▶ _Problem to work on_: Find the line containing "obj.matrix_parent_inverse = Matrix.Identity(4)" and copy it exactly, along with every line after it up to and including the line containing "imported = [obj". Copy nothing else.

▶ _Source material_:
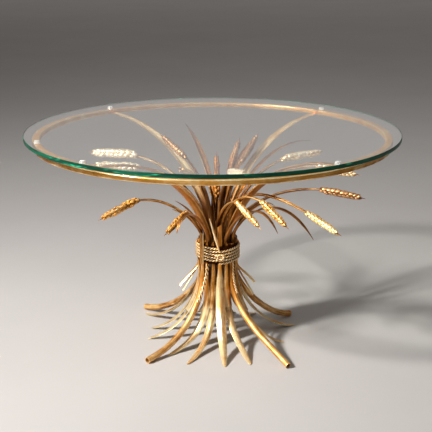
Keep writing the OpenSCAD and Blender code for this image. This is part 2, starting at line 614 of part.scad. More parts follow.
glass_top();
glass_pads();
top_ring();
support_back_right();
support_back_left();
support_front_left();
support_front_right();
leg_front_left();
leg_front_right();
leg_back_right();
leg_back_left();
stalk_front_1();
stalk_front_2();
stalk_front_3();
stalk_front_4();
stalk_right_1();
stalk_right_2();
stalk_back_1();
stalk_back_2();
stalk_back_3();
stalk_back_4();
stalk_left_1();
stalk_left_2();
stalk_left_3();
short_butts();
stalk_sheaths();
binding_twine();
twine_knot();
twine_tails();
tie_straws();
ear_left_low();
ear_front_left_low();
ear_front_low();
ear_front_right_low();
ear_right_low();
ear_right_mid();
ear_left_high();
ear_left_mid();
ear_front_left_high();
ear_front_right_high();
ear_back_left_high();
ear_back_high();
ear_back_right_high();
ear_back_right_upright();
ear_right_high();
ear_right_upper();
ear_back_low();
leaf_front_left();
leaf_front_right();
leaf_right_front();
leaf_right();
leaf_left();
leaf_left_back();
leaf_back_left_tall();
leaf_back_tall();
leaf_right_curved();
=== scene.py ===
# %% [markdown]
# # A gilt wheat sheaf table
#
# A sheaf of gilt metal wheat, tied at its waist with twisted wire, holds up a ring, and a loose round glass
# rests on the ring. The measured model of the table is loaded first and stays where it is. Each lesson
# below makes one kind of piece again with finer form and a real finish, and says why it is made that way.

# %% Load the measured model
import math

import bpy
import numpy as np
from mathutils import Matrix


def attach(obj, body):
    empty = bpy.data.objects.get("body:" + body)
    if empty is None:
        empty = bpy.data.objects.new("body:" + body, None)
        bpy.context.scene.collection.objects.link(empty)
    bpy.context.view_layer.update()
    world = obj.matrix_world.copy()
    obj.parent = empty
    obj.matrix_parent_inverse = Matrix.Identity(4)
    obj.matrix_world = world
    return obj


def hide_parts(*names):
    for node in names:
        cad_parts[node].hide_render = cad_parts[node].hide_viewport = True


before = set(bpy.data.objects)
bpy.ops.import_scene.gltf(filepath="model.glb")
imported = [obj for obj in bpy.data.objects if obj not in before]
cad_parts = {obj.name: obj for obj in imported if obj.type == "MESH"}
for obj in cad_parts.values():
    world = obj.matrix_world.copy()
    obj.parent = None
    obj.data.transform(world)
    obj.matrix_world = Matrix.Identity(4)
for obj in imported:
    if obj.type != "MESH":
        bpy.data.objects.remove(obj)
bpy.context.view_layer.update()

scene = bpy.context.scene

# %% [markdown]
# ## The camera
#
# The photograph was taken from two metres away and twice the table's height up, with a long lens. A camera
# can be found by trial and error. Here the ellipses of the glass and of the ring were fitted to their known
# sizes, which gives the place, the tilt and the focal length at once.

# %% Camera
CAMERA_PLACE = (0.0, -2.0927, 0.8738)
CAMERA_TILT = 16.213
CAMERA_TURN = 0.184
CAMERA_LENS = 88.47
CAMERA_SENSOR = 36.0

camera_data = bpy.data.cameras.new("camera")
camera_data.lens = CAMERA_LENS
camera_data.sensor_width = CAMERA_SENSOR
camera = bpy.data.objects.new("camera", camera_data)
camera.location = CAMERA_PLACE
camera.rotation_euler = (math.radians(90 - CAMERA_TILT), 0.0, math.radians(-CAMERA_TURN))
scene.collection.objects.link(camera)
scene.camera = camera
print("camera:", CAMERA_LENS, "mm lens, tilted down by", CAMERA_TILT, "degrees")

# %% [markdown]
# ## Shader sums written as Python
#
# A material is a network of nodes. Drawing one by hand is slow to read back, so a small class wraps a
# socket and lets +, - and * add the Math nodes. Every other node comes from one method that takes the
# node's type, its settings and the values or links of its sockets.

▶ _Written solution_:
    obj.matrix_parent_inverse = Matrix.Identity(4)
    obj.matrix_world = world
    return obj


def hide_parts(*names):
    for node in names:
        cad_parts[node].hide_render = cad_parts[node].hide_viewport = True


before = set(bpy.data.objects)
bpy.ops.import_scene.gltf(filepath="model.glb")
imported = [obj for obj in bpy.data.objects if obj not in before]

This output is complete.